Questions to answer: 1. Does the attic appear to have adequate ventilation (soffit + ridge)? 2. Are there any signs of past or current moisture problems? 3. Are bathroom fans properly terminated outside?

Exercise 9: Evaluate Your Crawlspace (if applicable)

If your home has a crawlspace:

  1. Open the crawlspace access and observe from outside if you're not comfortable going in (wear a respirator if you enter — fiberglass, mold, and rodent debris may be present).
  2. Is there a vapor barrier on the ground? Is it intact?
  3. Are there foundation vents (usually rectangular grilles low on the foundation walls)?
  4. Is the crawlspace vented (traditional) or encapsulated (sealed, conditioned)?
  5. Are there any ducts running in the crawlspace?
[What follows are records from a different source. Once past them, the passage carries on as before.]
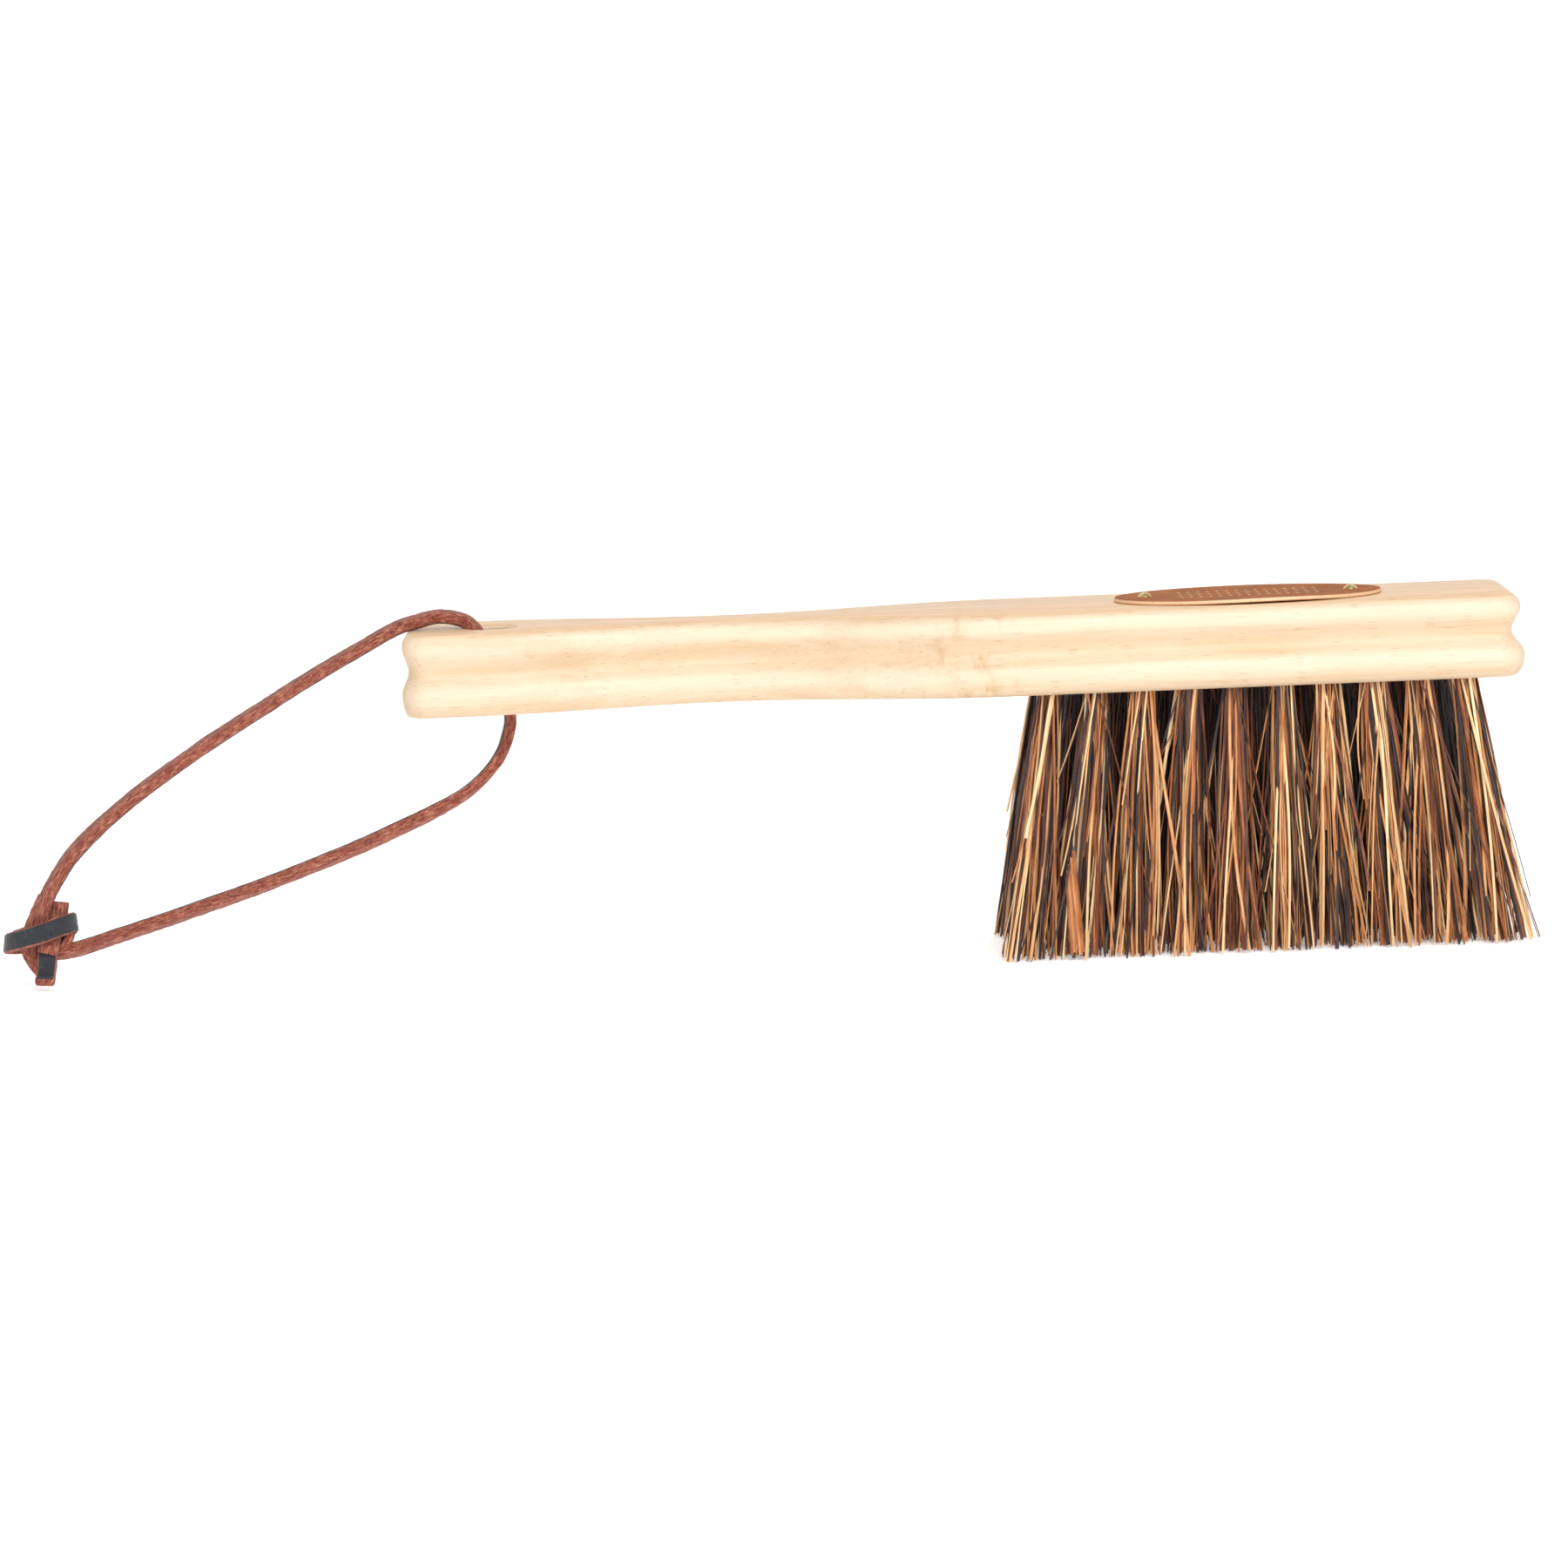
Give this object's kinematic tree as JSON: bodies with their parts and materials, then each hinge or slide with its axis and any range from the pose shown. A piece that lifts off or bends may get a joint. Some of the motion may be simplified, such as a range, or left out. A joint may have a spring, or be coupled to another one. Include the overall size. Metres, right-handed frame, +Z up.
{
  "type": "hand brush",
  "caption": "Hand brush: a waisted wooden stock with a moulded edge, leaning tufts of stiff plant fibre, a pinned oval leather label and a knotted leather lace to hang it by.",
  "frame": {"origin": "on the surface that the fibre tips stand on, under the middle of the brush without its lace", "axes": "+X from the butt to the head, +Z up through the stock, +Y across it, away from the side that faces the reader when the head is on the right"},
  "size_m": [0.4115, 0.0558, 0.0979],
  "materials": {
    "beech": "sanded and oiled, satin",
    "plant_fibre": "stiff brown palm fibre, satin",
    "anchor_steel": "flat drawn wire",
    "label_leather": "vegetable-tanned, smooth, satin",
    "pin_brass": "polished",
    "lace_leather": "cut lace, brown flesh side and black grain side"
  },
  "bodies": {
    "root": {"stock": "beech", "tuft_front_1": "plant_fibre", "tuft_front_2": "plant_fibre", "tuft_front_3": "plant_fibre", "tuft_front_4": "plant_fibre", "tuft_front_5": "plant_fibre", "tuft_front_6": "plant_fibre", "tuft_front_7": "plant_fibre", "tuft_front_8": "plant_fibre", "tuft_front_9": "plant_fibre", "tuft_front_10": "plant_fibre", "tuft_front_inner_1": "plant_fibre", "tuft_front_inner_2": "plant_fibre", "tuft_front_inner_3": "plant_fibre", "tuft_front_inner_4": "plant_fibre", "tuft_front_inner_5": "plant_fibre", "tuft_front_inner_6": "plant_fibre", "tuft_front_inner_7": "plant_fibre", "tuft_front_inner_8": "plant_fibre", "tuft_front_inner_9": "plant_fibre", "tuft_back_inner_1": "plant_fibre", "tuft_back_inner_2": "plant_fibre", "tuft_back_inner_3": "plant_fibre", "tuft_back_inner_4": "plant_fibre", "tuft_back_inner_5": "plant_fibre", "tuft_back_inner_6": "plant_fibre", "tuft_back_inner_7": "plant_fibre", "tuft_back_inner_8": "plant_fibre", "tuft_back_inner_9": "plant_fibre", "tuft_back_1": "plant_fibre", "tuft_back_2": "plant_fibre", "tuft_back_3": "plant_fibre", "tuft_back_4": "plant_fibre", "tuft_back_5": "plant_fibre", "tuft_back_6": "plant_fibre", "tuft_back_7": "plant_fibre", "tuft_back_8": "plant_fibre", "tuft_back_9": "plant_fibre", "tuft_back_10": "plant_fibre", "tuft_anchors": "anchor_steel", "label": "label_leather", "label_pin_butt": "pin_brass", "label_pin_head": "pin_brass", "lace_upper": "lace_leather", "lace_lower": "lace_leather", "lace_knot": "lace_leather"}
  },
  "joints": []
}
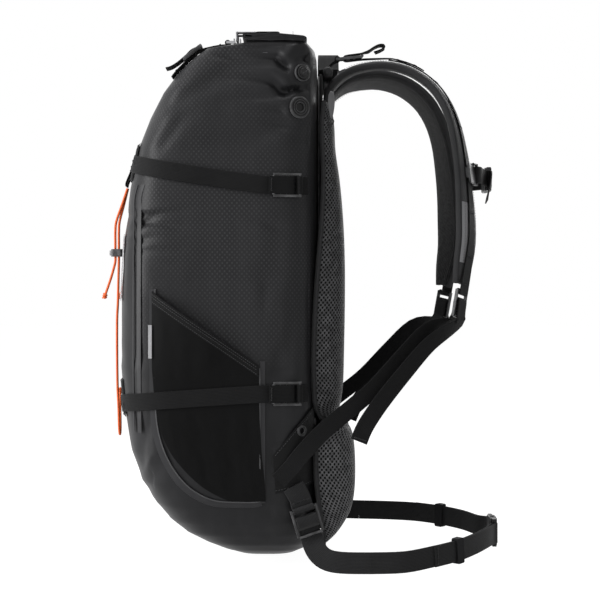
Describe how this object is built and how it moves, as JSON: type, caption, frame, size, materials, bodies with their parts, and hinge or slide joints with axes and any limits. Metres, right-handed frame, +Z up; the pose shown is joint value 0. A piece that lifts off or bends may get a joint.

Are they intact and insulated?
  6. Do you see any moisture staining, standing water, efflorescence (white mineral deposits), or visible mold on wood framing?

Questions to answer: 1. Based on what you observed, does your crawlspace appear to be adequately protected from moisture? 2. If you have a vented crawlspace, does it show signs that the traditional vented approach is creating moisture problems? 3. If there are uninsulated or poorly-insulated ducts in the crawlspace, what does that mean for your HVAC efficiency?

Exercise 10: HRV/ERV Research and Decision

Research task:

  1. Find your home's approximate ACH50 from a past energy audit, a real estate disclosure, or a blower door test. If you don't have this data, use your home's construction era as a proxy: - Pre-1980: likely 12–20+ ACH50 - 1980–2000: likely 7–12 ACH50 - 2000–2015: likely 4–8 ACH50 - Post-2015 new construction: likely 2–5 ACH50

  2. If your home is below 5 ACH50, research whether mechanical ventilation is warranted.

  3. Look up HRV and ERV units from two manufacturers (Panasonic, Broan, Lifebreath, or Renewaire are common residential brands). For a 2,000 sq ft, 3-bedroom home, find a unit rated for 60–80 CFM continuous.

  4. Get a contractor quote for HRV/ERV installation if your home is tight enough to benefit.

Reflection: Based on your research, does your home's airtightness level call for mechanical ventilation? What are the options in your price range?